Leonídio Paulo Ferreira -02/09/17
Donald Trump, Kim Jong e Vladimir Putin
Photo illustration by Sofya Levina. Images by Spencer Platt/Getty Images, KCNA/Getty Images, Alexandros Avramis/Getty Images
Depois de ter visitado neste verão um dos túneis de invasão norte-coreanos descobertos pela Coreia do Sul não tenho dúvidas de que o regime de Pyongyang, se pudesse, forçaria a reunificação da península. Foi, aliás, o que tentou em 1950 Kim Il-sung com a aprovação da União Soviética e a promessa de ajuda da China.
Como os Estados Unidos intervieram (ao contrário do que um discurso do secretário de Estado Dean Acheson dera a entender), o conflito terminou empatado ao fim de três anos e um milhão de mortes, com a fronteira quase a manter-se no Paralelo 38, como quando no final da Segunda Guerra Mundial os japoneses se renderam a norte dele aos soviéticos e a sul aos americanos. A criação das duas Coreias fora já a constatação de que os aliados de 1945 se tinham transformado em inimigos, numa guerra nem sempre fria.
Mas como conciliar o objetivo dos tais túneis de invasão (quatro foram já descobertos, cada um com capacidade para ser atravessado por 30 mil soldados por hora) e a atual ameaça ao território americano? Pretenderá o jovem Kim a reunificação que o avô falhou, ou ambiciona antes punir os Estados Unidos por, sob a bandeira da ONU, terem vindo em 1950-1953 impedir a vitória norte-coreana?
Brincando de guerra? Imagem: Daily Espress
Arrisco dizer que o homem de 34 anos que manda em Pyongyang tem outra prioridade: evitar uma reunificação sob a égide do Sul na sequência de uma intervenção militar americana. Panmunjom, onde se pode olhar nos olhos dos soldados norte-coreanos mesmo sem entrar no país, continuará uma fronteira.
O mundo onde se move o jovem Kim não tem nada que ver com o do avô. E o próprio regime, nascido como república democrática popular, já não é comunista, mas sim ultranacionalista, ainda por cima transformado de facto em república dinástica. Kim Il-sung, que combatera os ocupantes japoneses, contava com o apoio da superpotência União Soviética e de uma China cheia de fervor revolucionário. E mesmo assim sobreavaliou Acheson ter omitido a península da descrição do perímetro defensivo americano.
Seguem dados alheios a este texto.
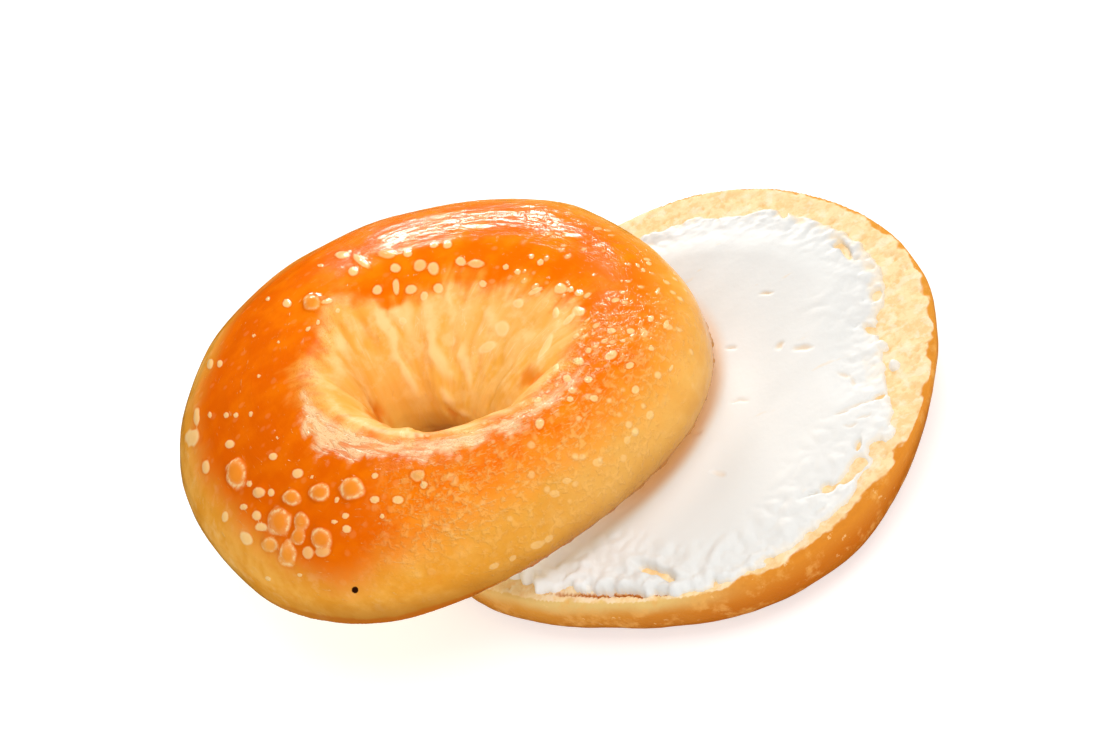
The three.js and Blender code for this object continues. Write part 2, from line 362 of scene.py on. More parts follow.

Ora, a Rússia não possui os mesmos meios da União Soviética e dificilmente vê a Coreia do Norte como um aliado, exceto no que diz respeito a impedir que esta desapareça e permita assim que tropas americanas se posicionem a umas dezenas de quilómetros de Vladivostoque, o porto russo no Extremo Oriente.
E a China, que dispensaria bem a constante agitação gerada pelo vizinho, já só vê também a Coreia do Norte como um aliado na medida em que, tal como Moscovo, não quer uma reunificação que crie (a médio prazo) uma poderosa República da Coreia com capital em Seul e tropas americanas junto à fronteira chinesa, no rio Yalu.
Acrescente-se que qualquer desestabilização da Coreia do Norte (25 milhões de habitantes) traria uma vaga de refugiados para a China. Por outro lado, nem Moscovo nem Pequim querem que Pyongyang dê pretextos para Seul e Tóquio terem armas nucleares.
Kim Jong-un, e o círculo que o aconselha, aposta sobretudo na sobrevivência da dinastia (teve agora um terceiro filho), sem força para derrotar a Coreia do Sul mas com capacidade para deixar aos Estados Unidos a ideia de que um ataque a Pyongyang não traria retaliação apenas a Seul e a Tóquio.
Pode parecer uma loucura o que tem feito o jovem líder, mas tem uma lógica por trás, a da autossuficiência (a ideia Juche do avô) pelo menos a nível militar, com a dissuasão nuclear. O risco, para Kim e para o mundo, é que essa lógica seja mal-interpretada em Washington e se torne um desastre.